WORK TO BE COMPLETED:
Repeat exactly the lines between and including those that contain "skin = smooth_skin(hand_cage())" and "bpy.context.scene.collection.objects.link(empty)". Output no other line.

RECORDED INFORMATION:

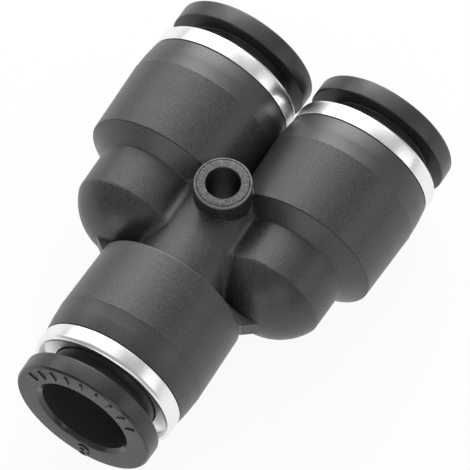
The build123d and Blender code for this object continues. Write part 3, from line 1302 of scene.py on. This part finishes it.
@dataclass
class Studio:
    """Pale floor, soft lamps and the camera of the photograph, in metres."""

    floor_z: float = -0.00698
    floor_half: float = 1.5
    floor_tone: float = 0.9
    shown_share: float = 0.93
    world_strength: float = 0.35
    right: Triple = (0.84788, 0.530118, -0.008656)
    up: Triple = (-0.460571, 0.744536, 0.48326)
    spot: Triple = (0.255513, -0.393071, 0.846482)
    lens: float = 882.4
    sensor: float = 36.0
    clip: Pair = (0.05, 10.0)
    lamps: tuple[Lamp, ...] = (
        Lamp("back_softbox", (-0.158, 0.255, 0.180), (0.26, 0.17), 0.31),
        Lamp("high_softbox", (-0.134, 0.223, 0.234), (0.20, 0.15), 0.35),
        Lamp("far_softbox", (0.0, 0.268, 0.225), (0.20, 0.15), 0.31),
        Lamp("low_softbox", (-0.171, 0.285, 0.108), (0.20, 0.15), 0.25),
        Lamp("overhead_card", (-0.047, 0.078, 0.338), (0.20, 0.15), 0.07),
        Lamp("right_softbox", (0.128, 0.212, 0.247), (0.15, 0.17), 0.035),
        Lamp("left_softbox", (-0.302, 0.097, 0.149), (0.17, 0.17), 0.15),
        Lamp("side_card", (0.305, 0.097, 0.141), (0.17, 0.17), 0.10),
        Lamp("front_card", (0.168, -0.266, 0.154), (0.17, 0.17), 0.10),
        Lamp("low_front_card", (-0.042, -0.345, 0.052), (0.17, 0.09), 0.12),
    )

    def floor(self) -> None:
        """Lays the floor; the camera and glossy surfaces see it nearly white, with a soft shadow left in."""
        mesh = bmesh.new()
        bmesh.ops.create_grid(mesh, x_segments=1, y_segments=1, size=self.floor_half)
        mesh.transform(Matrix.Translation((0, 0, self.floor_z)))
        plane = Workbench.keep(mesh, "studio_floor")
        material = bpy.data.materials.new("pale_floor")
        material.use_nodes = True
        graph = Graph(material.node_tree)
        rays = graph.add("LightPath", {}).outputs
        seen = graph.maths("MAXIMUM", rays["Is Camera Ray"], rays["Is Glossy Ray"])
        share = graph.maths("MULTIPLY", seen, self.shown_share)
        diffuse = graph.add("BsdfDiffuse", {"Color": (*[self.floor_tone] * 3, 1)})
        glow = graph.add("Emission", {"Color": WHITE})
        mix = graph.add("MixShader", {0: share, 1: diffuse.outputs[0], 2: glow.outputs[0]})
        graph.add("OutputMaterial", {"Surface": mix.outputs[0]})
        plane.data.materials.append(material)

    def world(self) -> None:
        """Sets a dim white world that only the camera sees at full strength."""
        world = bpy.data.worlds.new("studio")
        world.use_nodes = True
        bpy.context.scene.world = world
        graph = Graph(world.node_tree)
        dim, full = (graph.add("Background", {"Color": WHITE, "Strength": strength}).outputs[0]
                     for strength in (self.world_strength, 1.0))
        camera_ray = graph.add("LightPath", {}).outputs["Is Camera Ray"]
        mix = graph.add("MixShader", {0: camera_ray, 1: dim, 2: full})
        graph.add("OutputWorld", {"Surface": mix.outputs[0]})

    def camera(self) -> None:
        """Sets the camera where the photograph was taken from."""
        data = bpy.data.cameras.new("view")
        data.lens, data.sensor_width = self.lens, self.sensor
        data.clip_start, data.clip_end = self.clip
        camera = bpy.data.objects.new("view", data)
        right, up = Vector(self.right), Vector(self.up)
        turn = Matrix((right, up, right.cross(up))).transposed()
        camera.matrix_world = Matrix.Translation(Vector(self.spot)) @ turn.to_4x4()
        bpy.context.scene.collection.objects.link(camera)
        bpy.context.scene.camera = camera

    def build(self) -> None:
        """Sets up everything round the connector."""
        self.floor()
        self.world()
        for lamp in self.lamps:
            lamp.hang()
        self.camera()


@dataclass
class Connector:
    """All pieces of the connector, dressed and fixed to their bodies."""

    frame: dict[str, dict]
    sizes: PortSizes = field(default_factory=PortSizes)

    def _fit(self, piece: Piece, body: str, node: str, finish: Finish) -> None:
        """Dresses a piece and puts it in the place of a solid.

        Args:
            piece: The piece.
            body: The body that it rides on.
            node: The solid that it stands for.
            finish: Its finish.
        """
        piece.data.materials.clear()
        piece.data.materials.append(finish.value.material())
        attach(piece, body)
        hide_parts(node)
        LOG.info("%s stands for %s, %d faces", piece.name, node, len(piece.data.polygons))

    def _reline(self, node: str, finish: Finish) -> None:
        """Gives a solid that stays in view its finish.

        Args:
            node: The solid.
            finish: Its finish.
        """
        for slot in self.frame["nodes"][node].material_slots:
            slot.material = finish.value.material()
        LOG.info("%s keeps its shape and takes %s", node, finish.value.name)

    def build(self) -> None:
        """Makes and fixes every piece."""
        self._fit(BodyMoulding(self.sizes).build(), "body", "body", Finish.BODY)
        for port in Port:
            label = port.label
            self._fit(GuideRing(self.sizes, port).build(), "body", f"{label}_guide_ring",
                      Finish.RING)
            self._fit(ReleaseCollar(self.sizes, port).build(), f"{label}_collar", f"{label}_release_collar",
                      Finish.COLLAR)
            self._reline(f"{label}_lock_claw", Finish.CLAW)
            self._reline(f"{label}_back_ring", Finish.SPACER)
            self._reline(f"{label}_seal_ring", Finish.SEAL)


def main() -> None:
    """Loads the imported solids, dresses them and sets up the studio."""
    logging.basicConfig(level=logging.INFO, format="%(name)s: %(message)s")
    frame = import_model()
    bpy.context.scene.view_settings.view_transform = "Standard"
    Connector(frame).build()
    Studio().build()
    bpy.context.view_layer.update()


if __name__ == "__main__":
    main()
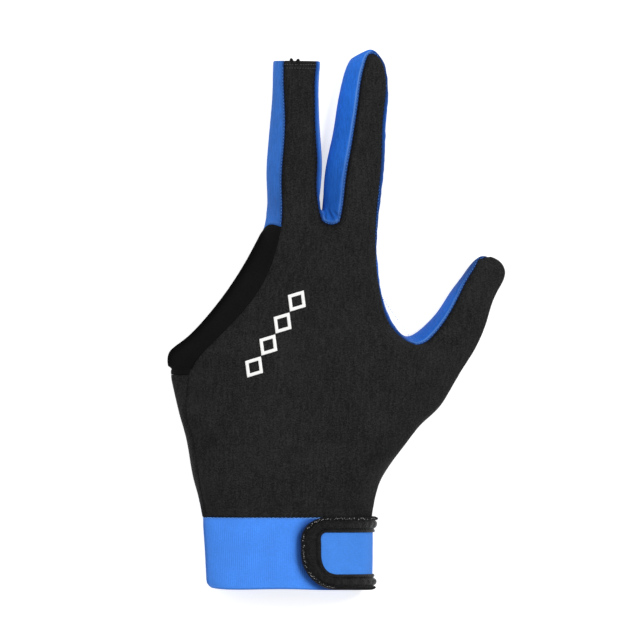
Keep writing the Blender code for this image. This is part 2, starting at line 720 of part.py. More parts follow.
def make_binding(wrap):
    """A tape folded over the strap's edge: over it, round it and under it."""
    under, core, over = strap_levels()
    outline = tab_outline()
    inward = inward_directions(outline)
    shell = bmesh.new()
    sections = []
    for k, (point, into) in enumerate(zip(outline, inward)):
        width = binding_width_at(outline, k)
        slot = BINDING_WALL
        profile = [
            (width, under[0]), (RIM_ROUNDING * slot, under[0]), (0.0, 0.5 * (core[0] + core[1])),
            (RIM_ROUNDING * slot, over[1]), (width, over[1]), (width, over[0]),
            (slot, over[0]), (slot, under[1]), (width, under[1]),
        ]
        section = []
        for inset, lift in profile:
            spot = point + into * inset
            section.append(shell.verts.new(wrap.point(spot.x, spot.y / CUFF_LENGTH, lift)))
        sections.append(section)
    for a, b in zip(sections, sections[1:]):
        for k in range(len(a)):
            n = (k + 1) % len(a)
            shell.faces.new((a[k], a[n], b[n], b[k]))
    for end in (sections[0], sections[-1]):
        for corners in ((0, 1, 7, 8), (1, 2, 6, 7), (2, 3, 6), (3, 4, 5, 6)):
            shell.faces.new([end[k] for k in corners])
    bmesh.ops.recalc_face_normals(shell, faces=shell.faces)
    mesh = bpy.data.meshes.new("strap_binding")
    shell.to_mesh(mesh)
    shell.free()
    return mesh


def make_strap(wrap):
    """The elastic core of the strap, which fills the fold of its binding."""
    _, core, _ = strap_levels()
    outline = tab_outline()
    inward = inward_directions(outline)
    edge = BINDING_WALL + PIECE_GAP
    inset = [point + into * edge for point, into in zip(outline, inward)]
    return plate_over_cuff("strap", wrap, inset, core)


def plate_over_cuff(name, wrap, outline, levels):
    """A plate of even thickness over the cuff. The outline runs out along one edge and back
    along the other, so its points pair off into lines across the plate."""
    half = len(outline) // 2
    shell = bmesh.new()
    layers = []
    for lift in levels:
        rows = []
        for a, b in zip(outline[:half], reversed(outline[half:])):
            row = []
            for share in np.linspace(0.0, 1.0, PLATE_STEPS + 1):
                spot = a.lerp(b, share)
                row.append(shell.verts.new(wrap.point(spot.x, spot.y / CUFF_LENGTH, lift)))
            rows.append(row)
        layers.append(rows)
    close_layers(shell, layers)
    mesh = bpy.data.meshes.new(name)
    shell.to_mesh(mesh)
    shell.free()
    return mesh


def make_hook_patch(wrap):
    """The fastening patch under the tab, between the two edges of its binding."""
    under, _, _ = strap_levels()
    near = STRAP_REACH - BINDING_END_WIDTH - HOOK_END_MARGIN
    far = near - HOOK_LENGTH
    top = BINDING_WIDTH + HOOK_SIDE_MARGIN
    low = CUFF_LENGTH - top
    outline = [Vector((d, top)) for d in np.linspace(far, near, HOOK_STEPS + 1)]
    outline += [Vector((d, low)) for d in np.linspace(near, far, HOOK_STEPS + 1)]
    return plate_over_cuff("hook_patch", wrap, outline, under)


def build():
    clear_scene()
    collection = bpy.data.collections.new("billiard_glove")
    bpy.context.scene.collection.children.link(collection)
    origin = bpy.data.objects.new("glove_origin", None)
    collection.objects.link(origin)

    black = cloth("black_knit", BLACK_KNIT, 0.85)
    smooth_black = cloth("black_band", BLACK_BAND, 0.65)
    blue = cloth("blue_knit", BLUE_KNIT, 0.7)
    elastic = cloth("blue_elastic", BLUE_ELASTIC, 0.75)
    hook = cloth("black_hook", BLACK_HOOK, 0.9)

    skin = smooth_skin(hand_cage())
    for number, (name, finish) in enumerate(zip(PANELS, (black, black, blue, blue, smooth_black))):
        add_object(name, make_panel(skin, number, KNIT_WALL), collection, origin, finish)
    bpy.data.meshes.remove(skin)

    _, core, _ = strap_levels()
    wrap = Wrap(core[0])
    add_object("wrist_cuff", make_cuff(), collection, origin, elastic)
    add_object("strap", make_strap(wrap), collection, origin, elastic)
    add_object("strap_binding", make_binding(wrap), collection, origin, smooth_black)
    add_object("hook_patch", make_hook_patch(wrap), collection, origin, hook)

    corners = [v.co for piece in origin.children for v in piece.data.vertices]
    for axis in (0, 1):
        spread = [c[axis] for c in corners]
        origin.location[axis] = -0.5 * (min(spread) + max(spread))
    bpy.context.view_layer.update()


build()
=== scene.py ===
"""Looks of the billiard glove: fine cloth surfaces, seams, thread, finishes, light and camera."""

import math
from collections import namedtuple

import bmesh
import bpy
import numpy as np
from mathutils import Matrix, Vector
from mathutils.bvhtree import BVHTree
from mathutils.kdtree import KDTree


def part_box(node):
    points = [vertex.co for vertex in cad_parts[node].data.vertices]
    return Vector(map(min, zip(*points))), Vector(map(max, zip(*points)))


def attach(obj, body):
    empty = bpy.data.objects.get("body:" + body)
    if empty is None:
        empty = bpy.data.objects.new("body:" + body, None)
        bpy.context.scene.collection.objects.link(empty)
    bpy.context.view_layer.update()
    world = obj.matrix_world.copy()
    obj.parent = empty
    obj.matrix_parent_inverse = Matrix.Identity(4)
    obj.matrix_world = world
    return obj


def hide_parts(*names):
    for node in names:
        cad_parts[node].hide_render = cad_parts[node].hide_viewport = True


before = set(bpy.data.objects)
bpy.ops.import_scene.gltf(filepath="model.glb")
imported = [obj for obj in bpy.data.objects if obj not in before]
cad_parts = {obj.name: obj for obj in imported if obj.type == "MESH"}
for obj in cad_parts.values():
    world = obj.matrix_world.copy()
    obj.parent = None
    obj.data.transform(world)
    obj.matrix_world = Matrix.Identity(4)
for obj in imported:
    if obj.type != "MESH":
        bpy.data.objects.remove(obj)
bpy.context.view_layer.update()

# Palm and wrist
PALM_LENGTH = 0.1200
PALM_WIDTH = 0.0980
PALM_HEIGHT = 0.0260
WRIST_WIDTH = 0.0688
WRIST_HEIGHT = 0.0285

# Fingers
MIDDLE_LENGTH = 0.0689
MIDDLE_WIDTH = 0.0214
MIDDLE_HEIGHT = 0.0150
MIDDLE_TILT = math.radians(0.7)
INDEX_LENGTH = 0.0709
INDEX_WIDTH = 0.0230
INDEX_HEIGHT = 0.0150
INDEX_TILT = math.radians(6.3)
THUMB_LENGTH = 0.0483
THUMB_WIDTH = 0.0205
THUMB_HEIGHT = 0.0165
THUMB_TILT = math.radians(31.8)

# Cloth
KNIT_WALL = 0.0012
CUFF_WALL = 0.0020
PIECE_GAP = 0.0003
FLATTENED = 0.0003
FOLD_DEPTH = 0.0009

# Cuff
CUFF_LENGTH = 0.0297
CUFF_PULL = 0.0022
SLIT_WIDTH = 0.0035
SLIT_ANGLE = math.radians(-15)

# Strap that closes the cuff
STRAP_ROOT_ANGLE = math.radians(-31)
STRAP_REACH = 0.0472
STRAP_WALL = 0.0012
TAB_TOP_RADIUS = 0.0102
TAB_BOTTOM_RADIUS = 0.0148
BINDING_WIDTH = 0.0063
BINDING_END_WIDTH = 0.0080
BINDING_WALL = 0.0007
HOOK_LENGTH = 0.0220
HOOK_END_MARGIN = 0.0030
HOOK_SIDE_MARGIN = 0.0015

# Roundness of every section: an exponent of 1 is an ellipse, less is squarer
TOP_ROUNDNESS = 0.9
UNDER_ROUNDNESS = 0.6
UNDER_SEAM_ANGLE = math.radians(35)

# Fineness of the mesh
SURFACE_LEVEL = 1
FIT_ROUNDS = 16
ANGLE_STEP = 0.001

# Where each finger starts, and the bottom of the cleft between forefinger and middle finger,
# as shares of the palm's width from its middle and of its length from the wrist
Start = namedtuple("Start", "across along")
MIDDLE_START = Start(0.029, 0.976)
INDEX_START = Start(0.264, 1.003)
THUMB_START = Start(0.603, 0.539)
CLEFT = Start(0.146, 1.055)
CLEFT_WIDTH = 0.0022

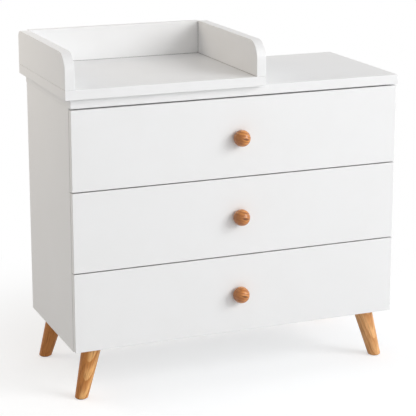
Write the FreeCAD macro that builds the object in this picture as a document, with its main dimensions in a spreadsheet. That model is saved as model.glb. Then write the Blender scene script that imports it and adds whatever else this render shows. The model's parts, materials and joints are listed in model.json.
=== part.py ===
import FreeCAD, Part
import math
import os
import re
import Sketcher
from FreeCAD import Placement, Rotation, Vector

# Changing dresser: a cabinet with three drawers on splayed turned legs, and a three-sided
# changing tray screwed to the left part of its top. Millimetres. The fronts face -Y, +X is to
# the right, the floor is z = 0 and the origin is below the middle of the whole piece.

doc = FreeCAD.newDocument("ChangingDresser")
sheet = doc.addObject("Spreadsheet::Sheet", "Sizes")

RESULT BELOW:
    skin = smooth_skin(hand_cage())
    for number, (name, finish) in enumerate(zip(PANELS, (black, black, blue, blue, smooth_black))):
        add_object(name, make_panel(skin, number, KNIT_WALL), collection, origin, finish)
    bpy.data.meshes.remove(skin)

    _, core, _ = strap_levels()
    wrap = Wrap(core[0])
    add_object("wrist_cuff", make_cuff(), collection, origin, elastic)
    add_object("strap", make_strap(wrap), collection, origin, elastic)
    add_object("strap_binding", make_binding(wrap), collection, origin, smooth_black)
    add_object("hook_patch", make_hook_patch(wrap), collection, origin, hook)

    corners = [v.co for piece in origin.children for v in piece.data.vertices]
    for axis in (0, 1):
        spread = [c[axis] for c in corners]
        origin.location[axis] = -0.5 * (min(spread) + max(spread))
    bpy.context.view_layer.update()


build()
=== scene.py ===
"""Looks of the billiard glove: fine cloth surfaces, seams, thread, finishes, light and camera."""

import math
from collections import namedtuple

import bmesh
import bpy
import numpy as np
from mathutils import Matrix, Vector
from mathutils.bvhtree import BVHTree
from mathutils.kdtree import KDTree


def part_box(node):
    points = [vertex.co for vertex in cad_parts[node].data.vertices]
    return Vector(map(min, zip(*points))), Vector(map(max, zip(*points)))


def attach(obj, body):
    empty = bpy.data.objects.get("body:" + body)
    if empty is None:
        empty = bpy.data.objects.new("body:" + body, None)
        bpy.context.scene.collection.objects.link(empty)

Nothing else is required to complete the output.